• [Stated problem]: Output nothing but the lines from the line with "List this object's" through the end of the listing below, both ends included.

• [Provided records]:

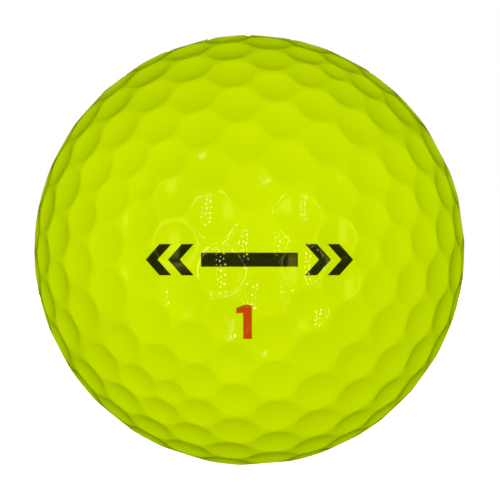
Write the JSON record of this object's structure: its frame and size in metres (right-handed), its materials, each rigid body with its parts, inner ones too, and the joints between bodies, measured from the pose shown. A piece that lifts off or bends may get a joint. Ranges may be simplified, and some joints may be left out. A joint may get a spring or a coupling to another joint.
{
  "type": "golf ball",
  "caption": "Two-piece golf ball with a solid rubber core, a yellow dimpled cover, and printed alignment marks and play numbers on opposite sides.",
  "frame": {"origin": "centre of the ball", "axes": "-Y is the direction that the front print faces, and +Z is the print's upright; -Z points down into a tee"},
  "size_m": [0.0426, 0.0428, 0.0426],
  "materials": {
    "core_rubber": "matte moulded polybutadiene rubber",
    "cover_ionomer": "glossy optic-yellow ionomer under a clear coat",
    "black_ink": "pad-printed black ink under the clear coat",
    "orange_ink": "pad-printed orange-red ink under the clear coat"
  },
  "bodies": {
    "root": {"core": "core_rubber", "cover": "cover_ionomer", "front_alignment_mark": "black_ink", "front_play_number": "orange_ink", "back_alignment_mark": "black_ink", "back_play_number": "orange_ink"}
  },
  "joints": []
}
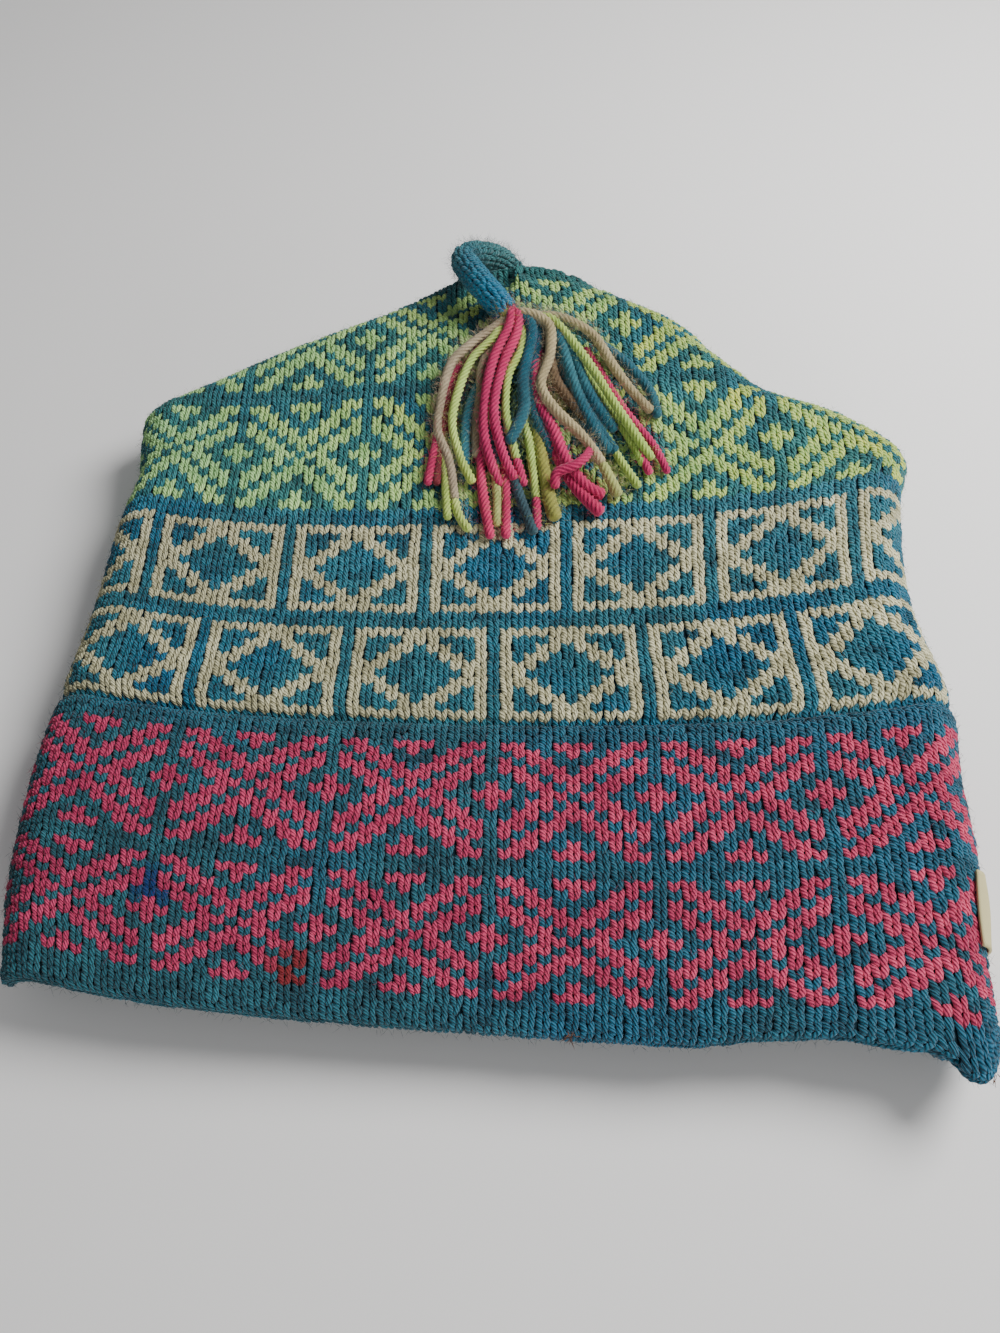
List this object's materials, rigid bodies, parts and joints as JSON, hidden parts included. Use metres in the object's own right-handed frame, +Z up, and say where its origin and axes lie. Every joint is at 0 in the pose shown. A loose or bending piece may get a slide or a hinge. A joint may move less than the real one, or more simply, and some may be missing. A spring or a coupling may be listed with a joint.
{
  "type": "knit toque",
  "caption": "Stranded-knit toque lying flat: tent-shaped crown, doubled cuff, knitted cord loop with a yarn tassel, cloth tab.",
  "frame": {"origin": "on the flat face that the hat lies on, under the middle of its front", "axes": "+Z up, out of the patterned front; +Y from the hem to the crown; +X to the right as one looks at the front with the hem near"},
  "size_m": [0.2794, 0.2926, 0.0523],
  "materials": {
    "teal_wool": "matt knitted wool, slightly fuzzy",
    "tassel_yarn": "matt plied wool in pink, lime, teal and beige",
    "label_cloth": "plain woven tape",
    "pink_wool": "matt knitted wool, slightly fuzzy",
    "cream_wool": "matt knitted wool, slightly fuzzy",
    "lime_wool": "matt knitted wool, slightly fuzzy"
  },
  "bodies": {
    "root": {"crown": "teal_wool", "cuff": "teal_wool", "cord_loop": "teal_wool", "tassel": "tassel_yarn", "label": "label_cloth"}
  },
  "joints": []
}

• [The output]:
List this object's materials, rigid bodies, parts and joints as JSON, hidden parts included. Use metres in the object's own right-handed frame, +Z up, and say where its origin and axes lie. Every joint is at 0 in the pose shown. A loose or bending piece may get a slide or a hinge. A joint may move less than the real one, or more simply, and some may be missing. A spring or a coupling may be listed with a joint.
{
  "type": "knit toque",
  "caption": "Stranded-knit toque lying flat: tent-shaped crown, doubled cuff, knitted cord loop with a yarn tassel, cloth tab.",
  "frame": {"origin": "on the flat face that the hat lies on, under the middle of its front", "axes": "+Z up, out of the patterned front; +Y from the hem to the crown; +X to the right as one looks at the front with the hem near"},
  "size_m": [0.2794, 0.2926, 0.0523],
  "materials": {
    "teal_wool": "matt knitted wool, slightly fuzzy",
    "tassel_yarn": "matt plied wool in pink, lime, teal and beige",
    "label_cloth": "plain woven tape",
    "pink_wool": "matt knitted wool, slightly fuzzy",
    "cream_wool": "matt knitted wool, slightly fuzzy",
    "lime_wool": "matt knitted wool, slightly fuzzy"
  },
  "bodies": {
    "root": {"crown": "teal_wool", "cuff": "teal_wool", "cord_loop": "teal_wool", "tassel": "tassel_yarn", "label": "label_cloth"}
  },
  "joints": []
}